• _SET PROBLEM_
Give every line below again, exactly.
====
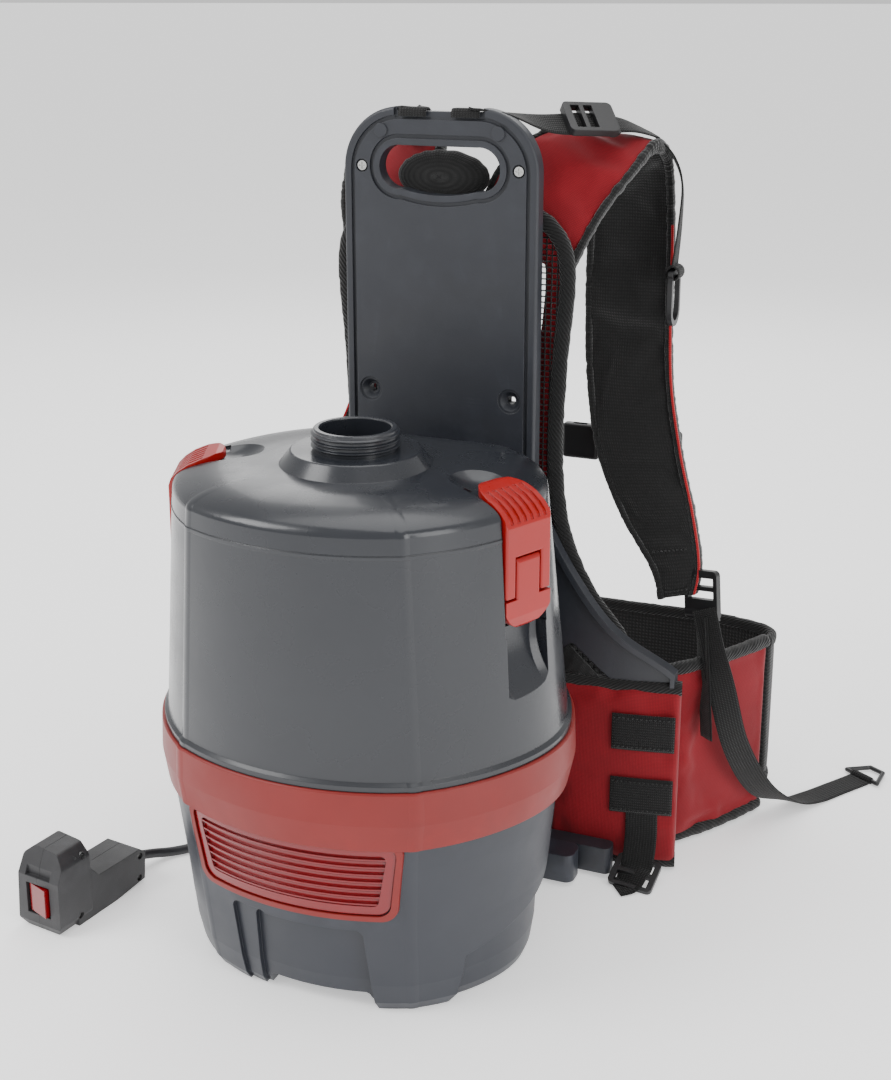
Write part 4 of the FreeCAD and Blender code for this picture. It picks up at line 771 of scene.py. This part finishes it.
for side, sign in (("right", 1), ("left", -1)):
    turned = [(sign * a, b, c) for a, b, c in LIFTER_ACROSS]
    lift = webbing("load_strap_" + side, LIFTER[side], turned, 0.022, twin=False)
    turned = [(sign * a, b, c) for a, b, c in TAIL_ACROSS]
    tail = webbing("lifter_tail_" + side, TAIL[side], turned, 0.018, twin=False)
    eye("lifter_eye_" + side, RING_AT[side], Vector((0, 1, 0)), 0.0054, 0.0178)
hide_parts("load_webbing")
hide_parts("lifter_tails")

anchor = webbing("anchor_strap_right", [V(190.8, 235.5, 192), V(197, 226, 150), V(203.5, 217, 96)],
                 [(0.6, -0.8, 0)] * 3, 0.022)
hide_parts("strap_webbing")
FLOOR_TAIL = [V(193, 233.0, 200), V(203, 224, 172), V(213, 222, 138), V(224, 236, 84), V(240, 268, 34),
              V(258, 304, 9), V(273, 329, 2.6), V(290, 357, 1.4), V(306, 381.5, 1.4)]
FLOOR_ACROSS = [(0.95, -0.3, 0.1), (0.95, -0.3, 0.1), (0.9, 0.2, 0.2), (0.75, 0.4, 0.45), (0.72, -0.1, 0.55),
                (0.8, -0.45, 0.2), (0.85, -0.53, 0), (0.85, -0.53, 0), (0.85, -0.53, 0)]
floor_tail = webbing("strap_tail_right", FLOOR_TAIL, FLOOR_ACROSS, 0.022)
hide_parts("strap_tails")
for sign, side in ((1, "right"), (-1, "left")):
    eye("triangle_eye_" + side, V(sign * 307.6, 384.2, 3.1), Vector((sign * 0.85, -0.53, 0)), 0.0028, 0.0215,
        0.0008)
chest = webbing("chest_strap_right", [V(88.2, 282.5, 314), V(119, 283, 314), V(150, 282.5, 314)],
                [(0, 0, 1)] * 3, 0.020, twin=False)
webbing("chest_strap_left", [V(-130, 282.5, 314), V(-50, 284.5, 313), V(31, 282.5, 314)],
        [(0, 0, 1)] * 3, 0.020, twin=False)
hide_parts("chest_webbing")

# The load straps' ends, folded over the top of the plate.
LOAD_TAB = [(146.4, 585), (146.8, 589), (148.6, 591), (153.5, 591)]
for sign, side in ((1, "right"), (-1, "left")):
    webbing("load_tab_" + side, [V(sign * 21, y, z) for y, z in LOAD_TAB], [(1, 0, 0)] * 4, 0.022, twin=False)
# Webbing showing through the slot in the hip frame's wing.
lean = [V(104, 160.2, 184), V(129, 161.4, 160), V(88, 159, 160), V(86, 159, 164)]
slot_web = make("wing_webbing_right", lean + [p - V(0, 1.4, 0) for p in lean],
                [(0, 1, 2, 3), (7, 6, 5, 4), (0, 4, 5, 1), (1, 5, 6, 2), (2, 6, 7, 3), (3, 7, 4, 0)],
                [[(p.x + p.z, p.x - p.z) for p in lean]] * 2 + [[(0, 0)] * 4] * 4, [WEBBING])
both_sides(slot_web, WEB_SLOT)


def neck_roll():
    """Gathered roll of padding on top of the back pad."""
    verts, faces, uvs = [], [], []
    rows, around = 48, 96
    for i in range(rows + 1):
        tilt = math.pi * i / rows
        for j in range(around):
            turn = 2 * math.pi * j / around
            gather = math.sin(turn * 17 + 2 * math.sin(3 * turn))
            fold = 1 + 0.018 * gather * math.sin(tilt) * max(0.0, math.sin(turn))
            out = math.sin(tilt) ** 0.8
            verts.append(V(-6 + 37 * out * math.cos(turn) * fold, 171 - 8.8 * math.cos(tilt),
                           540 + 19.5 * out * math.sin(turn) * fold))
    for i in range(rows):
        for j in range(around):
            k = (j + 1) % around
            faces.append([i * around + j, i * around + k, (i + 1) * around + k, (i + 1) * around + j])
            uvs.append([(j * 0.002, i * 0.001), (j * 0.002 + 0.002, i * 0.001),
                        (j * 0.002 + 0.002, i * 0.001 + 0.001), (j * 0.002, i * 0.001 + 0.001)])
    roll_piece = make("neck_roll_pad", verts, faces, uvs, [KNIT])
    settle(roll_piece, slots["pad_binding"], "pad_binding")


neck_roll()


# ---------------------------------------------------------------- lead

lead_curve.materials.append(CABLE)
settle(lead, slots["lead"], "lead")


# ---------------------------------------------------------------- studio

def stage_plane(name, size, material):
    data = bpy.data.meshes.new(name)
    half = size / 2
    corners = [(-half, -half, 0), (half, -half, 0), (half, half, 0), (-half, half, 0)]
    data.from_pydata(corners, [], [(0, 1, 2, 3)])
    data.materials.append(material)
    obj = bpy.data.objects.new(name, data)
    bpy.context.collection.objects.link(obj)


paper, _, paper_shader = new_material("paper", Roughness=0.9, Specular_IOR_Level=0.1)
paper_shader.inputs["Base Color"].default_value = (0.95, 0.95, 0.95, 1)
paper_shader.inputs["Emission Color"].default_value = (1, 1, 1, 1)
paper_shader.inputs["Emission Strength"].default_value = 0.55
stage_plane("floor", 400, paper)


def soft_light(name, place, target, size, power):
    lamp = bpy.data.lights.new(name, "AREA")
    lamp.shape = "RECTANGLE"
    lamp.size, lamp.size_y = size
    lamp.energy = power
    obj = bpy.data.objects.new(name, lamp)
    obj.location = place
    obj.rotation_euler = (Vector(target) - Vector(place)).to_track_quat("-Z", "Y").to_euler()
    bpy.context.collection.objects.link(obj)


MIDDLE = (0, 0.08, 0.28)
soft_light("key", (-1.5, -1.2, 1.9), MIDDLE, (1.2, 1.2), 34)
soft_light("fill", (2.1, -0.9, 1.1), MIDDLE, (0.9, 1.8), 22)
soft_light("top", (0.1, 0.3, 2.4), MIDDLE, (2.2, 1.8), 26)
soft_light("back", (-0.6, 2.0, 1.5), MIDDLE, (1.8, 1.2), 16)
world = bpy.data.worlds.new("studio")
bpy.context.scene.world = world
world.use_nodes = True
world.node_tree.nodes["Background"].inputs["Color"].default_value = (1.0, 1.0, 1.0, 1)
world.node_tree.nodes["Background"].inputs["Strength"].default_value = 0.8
====
• _RESULT_
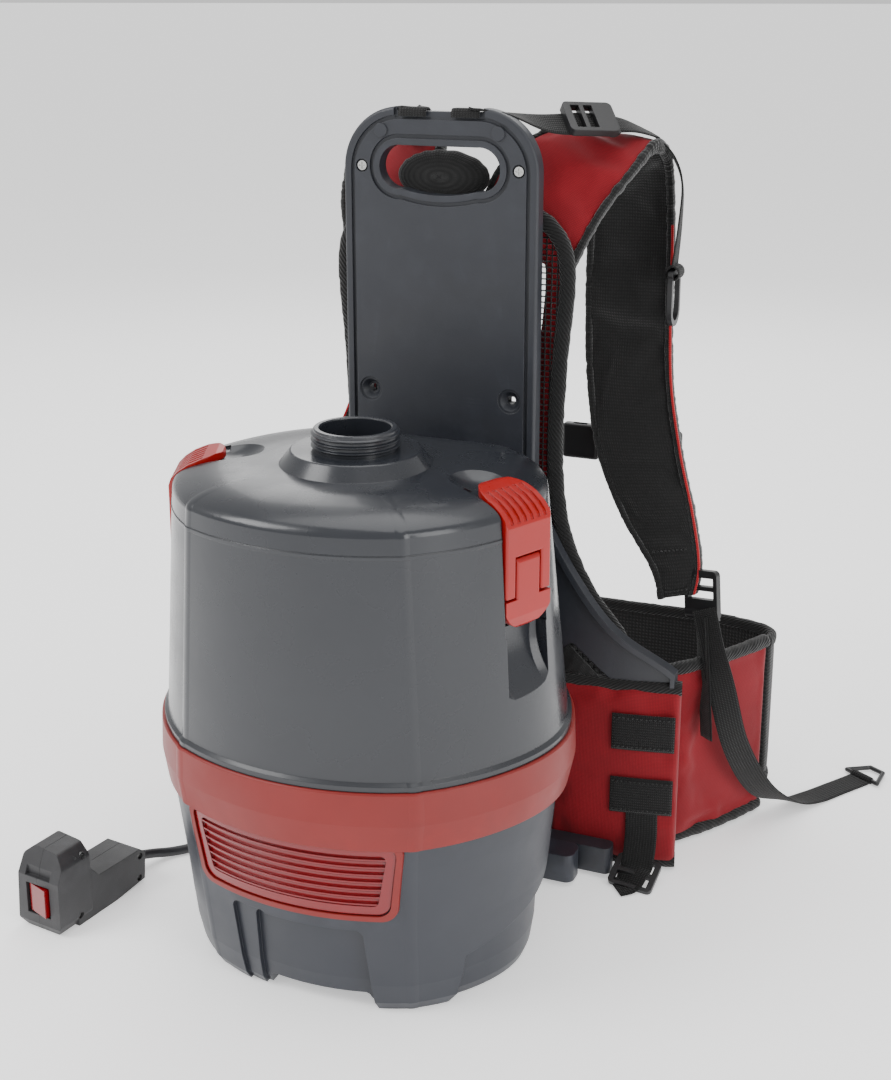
Write part 4 of the FreeCAD and Blender code for this picture. It picks up at line 771 of scene.py. This part finishes it.
for side, sign in (("right", 1), ("left", -1)):
    turned = [(sign * a, b, c) for a, b, c in LIFTER_ACROSS]
    lift = webbing("load_strap_" + side, LIFTER[side], turned, 0.022, twin=False)
    turned = [(sign * a, b, c) for a, b, c in TAIL_ACROSS]
    tail = webbing("lifter_tail_" + side, TAIL[side], turned, 0.018, twin=False)
    eye("lifter_eye_" + side, RING_AT[side], Vector((0, 1, 0)), 0.0054, 0.0178)
hide_parts("load_webbing")
hide_parts("lifter_tails")

anchor = webbing("anchor_strap_right", [V(190.8, 235.5, 192), V(197, 226, 150), V(203.5, 217, 96)],
                 [(0.6, -0.8, 0)] * 3, 0.022)
hide_parts("strap_webbing")
FLOOR_TAIL = [V(193, 233.0, 200), V(203, 224, 172), V(213, 222, 138), V(224, 236, 84), V(240, 268, 34),
              V(258, 304, 9), V(273, 329, 2.6), V(290, 357, 1.4), V(306, 381.5, 1.4)]
FLOOR_ACROSS = [(0.95, -0.3, 0.1), (0.95, -0.3, 0.1), (0.9, 0.2, 0.2), (0.75, 0.4, 0.45), (0.72, -0.1, 0.55),
                (0.8, -0.45, 0.2), (0.85, -0.53, 0), (0.85, -0.53, 0), (0.85, -0.53, 0)]
floor_tail = webbing("strap_tail_right", FLOOR_TAIL, FLOOR_ACROSS, 0.022)
hide_parts("strap_tails")
for sign, side in ((1, "right"), (-1, "left")):
    eye("triangle_eye_" + side, V(sign * 307.6, 384.2, 3.1), Vector((sign * 0.85, -0.53, 0)), 0.0028, 0.0215,
        0.0008)
chest = webbing("chest_strap_right", [V(88.2, 282.5, 314), V(119, 283, 314), V(150, 282.5, 314)],
                [(0, 0, 1)] * 3, 0.020, twin=False)
webbing("chest_strap_left", [V(-130, 282.5, 314), V(-50, 284.5, 313), V(31, 282.5, 314)],
        [(0, 0, 1)] * 3, 0.020, twin=False)
hide_parts("chest_webbing")

# The load straps' ends, folded over the top of the plate.
LOAD_TAB = [(146.4, 585), (146.8, 589), (148.6, 591), (153.5, 591)]
for sign, side in ((1, "right"), (-1, "left")):
    webbing("load_tab_" + side, [V(sign * 21, y, z) for y, z in LOAD_TAB], [(1, 0, 0)] * 4, 0.022, twin=False)
# Webbing showing through the slot in the hip frame's wing.
lean = [V(104, 160.2, 184), V(129, 161.4, 160), V(88, 159, 160), V(86, 159, 164)]
slot_web = make("wing_webbing_right", lean + [p - V(0, 1.4, 0) for p in lean],
                [(0, 1, 2, 3), (7, 6, 5, 4), (0, 4, 5, 1), (1, 5, 6, 2), (2, 6, 7, 3), (3, 7, 4, 0)],
                [[(p.x + p.z, p.x - p.z) for p in lean]] * 2 + [[(0, 0)] * 4] * 4, [WEBBING])
both_sides(slot_web, WEB_SLOT)


def neck_roll():
    """Gathered roll of padding on top of the back pad."""
    verts, faces, uvs = [], [], []
    rows, around = 48, 96
    for i in range(rows + 1):
        tilt = math.pi * i / rows
        for j in range(around):
            turn = 2 * math.pi * j / around
            gather = math.sin(turn * 17 + 2 * math.sin(3 * turn))
            fold = 1 + 0.018 * gather * math.sin(tilt) * max(0.0, math.sin(turn))
            out = math.sin(tilt) ** 0.8
            verts.append(V(-6 + 37 * out * math.cos(turn) * fold, 171 - 8.8 * math.cos(tilt),
                           540 + 19.5 * out * math.sin(turn) * fold))
    for i in range(rows):
        for j in range(around):
            k = (j + 1) % around
            faces.append([i * around + j, i * around + k, (i + 1) * around + k, (i + 1) * around + j])
            uvs.append([(j * 0.002, i * 0.001), (j * 0.002 + 0.002, i * 0.001),
                        (j * 0.002 + 0.002, i * 0.001 + 0.001), (j * 0.002, i * 0.001 + 0.001)])
    roll_piece = make("neck_roll_pad", verts, faces, uvs, [KNIT])
    settle(roll_piece, slots["pad_binding"], "pad_binding")


neck_roll()


# ---------------------------------------------------------------- lead

lead_curve.materials.append(CABLE)
settle(lead, slots["lead"], "lead")


# ---------------------------------------------------------------- studio

def stage_plane(name, size, material):
    data = bpy.data.meshes.new(name)
    half = size / 2
    corners = [(-half, -half, 0), (half, -half, 0), (half, half, 0), (-half, half, 0)]
    data.from_pydata(corners, [], [(0, 1, 2, 3)])
    data.materials.append(material)
    obj = bpy.data.objects.new(name, data)
    bpy.context.collection.objects.link(obj)


paper, _, paper_shader = new_material("paper", Roughness=0.9, Specular_IOR_Level=0.1)
paper_shader.inputs["Base Color"].default_value = (0.95, 0.95, 0.95, 1)
paper_shader.inputs["Emission Color"].default_value = (1, 1, 1, 1)
paper_shader.inputs["Emission Strength"].default_value = 0.55
stage_plane("floor", 400, paper)


def soft_light(name, place, target, size, power):
    lamp = bpy.data.lights.new(name, "AREA")
    lamp.shape = "RECTANGLE"
    lamp.size, lamp.size_y = size
    lamp.energy = power
    obj = bpy.data.objects.new(name, lamp)
    obj.location = place
    obj.rotation_euler = (Vector(target) - Vector(place)).to_track_quat("-Z", "Y").to_euler()
    bpy.context.collection.objects.link(obj)


MIDDLE = (0, 0.08, 0.28)
soft_light("key", (-1.5, -1.2, 1.9), MIDDLE, (1.2, 1.2), 34)
soft_light("fill", (2.1, -0.9, 1.1), MIDDLE, (0.9, 1.8), 22)
soft_light("top", (0.1, 0.3, 2.4), MIDDLE, (2.2, 1.8), 26)
soft_light("back", (-0.6, 2.0, 1.5), MIDDLE, (1.8, 1.2), 16)
world = bpy.data.worlds.new("studio")
bpy.context.scene.world = world
world.use_nodes = True
world.node_tree.nodes["Background"].inputs["Color"].default_value = (1.0, 1.0, 1.0, 1)
world.node_tree.nodes["Background"].inputs["Strength"].default_value = 0.8